Preparing my remarks to accept this award caused me to reflect on the many changes that have taken place in our industry, none more visible than those driven by technology.

When I started in our family business, Ward Brothers Mill Supply Co., in 1969, we needed a lot of carbon paper (cue the millennials to Google “carbon paper”). To create an order, our inside sales staff used a five-page bound form (that included four sheets of carbon paper). Pressing hard while they wrote, they created a packing list, delivery receipt, invoice, accounting copy and original file copy. Technological change has certainly upgraded that process many times over.

Until the 1980s, most customers either phoned in or mailed their purchase orders. One advance I remember is receiving systems contract orders on an IBM Data Phone card-punch reader. The next major development came about with the fax machine, a big upgrade. The big debate at the time was whether distributors should offer an 800 number for their incoming fax orders.

Today, orders can be made from a smartphone in just one click, no need to pick up a phone. The tools we use have dramatically changed over my nearly five decades in this business.

What hasn’t changed is the importance of relationships and what it takes to run a profitable business. I cherish the relationships I have had in my career, a career that took several unexpected turns.

In 1987, I was one of six distributors to form the first buying group in our industry, I.D. One. This group was built on relationships developed through the founders’ participation in our trade associations, then NIDA and SIDA, now ISA. Following the sale of our distribution company, I ran I.D. One until 2000.

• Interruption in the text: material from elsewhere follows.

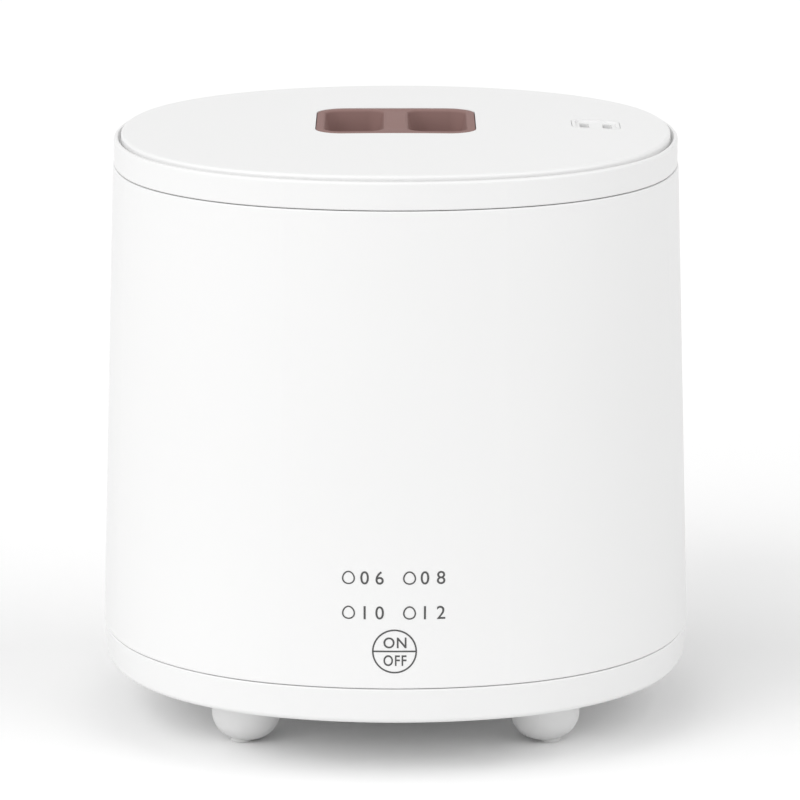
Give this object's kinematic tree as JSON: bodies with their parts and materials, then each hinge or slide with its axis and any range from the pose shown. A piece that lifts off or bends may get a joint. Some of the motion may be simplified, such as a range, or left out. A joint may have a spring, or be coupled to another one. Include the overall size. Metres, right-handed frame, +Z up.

Fast forward to 2017, NetPlus Alliance, the buying group I started after I.D. One, just celebrated its 15th anniversary. Like the fax back in its day, today’s technology, including cloud computing, mobile, EDI and e-commerce, is transforming our industry and bringing its own challenges, challenges buying groups like ours are well-positioned to help our members meet head on.

NetPlus is celebrating its anniversary with a new logo and brand and by moving into new offices that represent the combination of old and new that distributors must embrace. The 3,500-square-foot space is a historic former manufacturing building built in 1876 on the banks of the Erie Canal in downtown Lockport, NY. The Covert Motorvette was built there until 1910 when Herbert Harrison, the inventor of water-cooled automobile radiators, started to build his products in the facility. Harrison Radiator later became part of General Motors and became its sole source for automobile air conditioners. In fact, Harrison Radiator was one of Ward Brothers’ biggest customers.

We’ll never stray far from our history. And we shouldn’t despite the changes coming at us. We must translate our product knowledge, our strong customer relationships and the pride we have in the industry for today’s buyers with today’s technology.

At the NetPlus Alliance Annual Meeting in October, Al Bates gave the keynote address on the “real profit drivers” for distributors and manufacturers. His key takeaways were to increase sales faster than inflation, force payroll to grow slower than sales, increase the gross-margin percent in small increments, and to decrease the expense percentage.

What’s noteworthy about these recommendations is that they have not changed in decades.

A key point made in my ISA award acceptance speech was how important it is to embrace change. Our business changed from being a machine shop in the late 1800s, to an industrial distributorship to the buying group we are now, NetPlus Alliance. At one point, our industrial distribution business’s sales dropped from $445,000 in 1928 to $73,000 in 1932, thanks to the Great Depression. Needless to say, we’ve had to adapt at every point along the way.

Without change, our company would have withered away long ago. I am now embracing the future with our new office and with my daughter Jennifer Murphy as our fifth-generation president.

As she said in her annual meeting speech this year – advice from Walt Disney himself that all distributors should take to heart: “Times and conditions change so rapidly that we must keep our aim constantly focused on the future.”